Но даже имени его мы не знаем.

22 июня, уже после разговора с мальчиком, Горький оставил такую запись в "Книге отзывов", специально сшитой для этого случая:

"Я не в состоянии выразить мои впечатления в нескольких словах. Не хочется да и стыдно (!) было бы впасть в шаблонные похвалы изумительной энергии людей, которые, являясь зоркими и неутомимыми стражами революции, умеют, вместе с этим, быть замечательно смелыми творцами культуры."

23-го Горький отплыл. Едва отошёл его пароход — мальчика расстреляли. (Сердцевед! знаток людей! — как мог он не забрать мальчика с собою?!)

Так утверждается в новом поколении вера в справедливость.

Толкуют, что там, наверху, глава литературы отнекивался, не хотел публиковать похвал УСЛОНу. Но как же так, Алексей Максимович?… Но перед буржуазной Европой! Но именно сейчас, именно в этот момент, такой опасный и сложный!.. А режим? — мы сменим, мы сменим режим.

И напечаталось, и перепечаталось в большой вольной прессе, нашей и западной, от имени Сокола-Буревестника, что зря Соловками пугают, что живут здесь заключённые замечательно и исправляются замечательно.

И, в гроб сходя, благословил

Архипелаг…


Жалкое поведение Горького после возвращения из Италии и до смерти я приписывал его заблуждениям и неуму. Но недавно опубликованная переписка 20-х годов даёт толчок объяснить это ниже того: корыстью. Оказавшись в Сорренто, Горький с удивлением не обнаружил вокруг себя мировой славы, а затем — и денег (был же у него целый двор обслуги). Стало ясно, что за деньгами и оживлением славы надо возвращаться в Союз и принять все условия. Тут стал он добровольным пленником Ягоды. И Сталин убивал его зря, из перестраховки: он воспел бы и 37-й год.


А насчёт режима — это уж как обещано. Режим исправили — в 11-й карцерной роте теперь неделями стояли вплотную. На Соловки поехала комиссия, уже не Сольца, а следственно-карательная. Она разобралась и поняла (с помощью местной ИСЧ), что все жестокости соловецкого режима — от белогвардейцев (Адмчасть), и вообще аристократов, и отчасти от студентов (ну, тех самых, которые ещё с прошлого века поджигали Санкт-Петербург). Тут ещё неудавшийся вздорный побег сошедшего с ума Кожевникова (бывшего министра Дальне-Восточной Республики) с Шепчинским и Дегтярёвым-объездчиком — побег раздули в большой фантастический заговор белогвардейцев, будто бы собиравшихся захватить пароход и уплыть, — и стали хватать, и хотя никто в том заговоре не признался, но дело обрастало арестами.

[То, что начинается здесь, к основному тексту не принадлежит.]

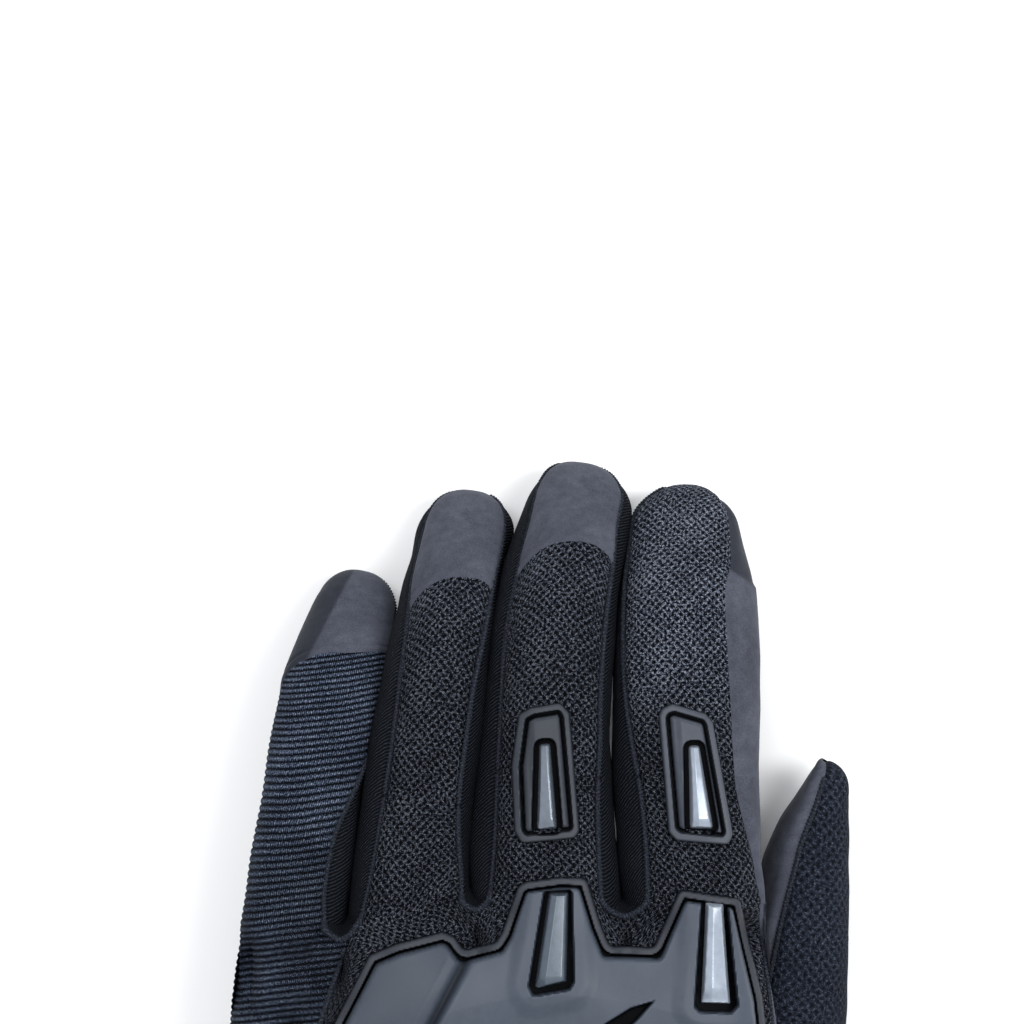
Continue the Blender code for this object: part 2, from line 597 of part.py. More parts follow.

Всего задались цифрою «300». Набрали её. И в ночь на 15 октября 1929 года, всех разогнав и заперев по помещениям, — Святые ворота, обычно запертые, открыли для краткости пути на кладбище. Водили партиями всю ночь. (И каждую партию сопровождала отчаянным воем где-то привязанная собака Блек, подозревая, что именно в этой ведут её хозяина Багратуни. По вою собаки в ротах считали партии, выстрелы за сильным ветром были слышны хуже. Этот вой так подействовал на палачей, что на следующий день был застрелен и Блек и все собаки за Блека.)

Расстреливали те три морфиниста-хлыща, начальник Охраны Дегтярёв и… начальник Культурно-Воспитательной Части Успенский. (Сочетание это удивительно лишь поверхностному взгляду. Этот Успенский имел биографию что называется типическую, то есть не самую распространённую, но сгущающую суть эпохи. Он родился сыном священника — и так застала его революция. Что ожидало его? Анкеты, ограничения, ссылки, преследования. И ведь никак не сотрёшь, никак себе не изменишь отца. Нет, можно, придумал Успенский: он убил своего отца и объявил властям, что сделал это из классовой ненависти! Здоровое чувство, это уже почти и не убийство! Ему дали лёгкий срок — и сразу пошёл он в лагере по культурно-воспитательной линии, и быстро освободился, и вот уже мы застаём его вольным начальником КВЧ Соловков. А на этот расстрел — сам ли он напросился или предложили ему подтвердить свою классовую позицию — неизвестно. К концу той ночи видели его, как он над раковиной, поднимая ноги, поочерёдно мыл голенища, залитые кровью. (ф. 16, крайний справа — может быть он, может быть однофамилец.)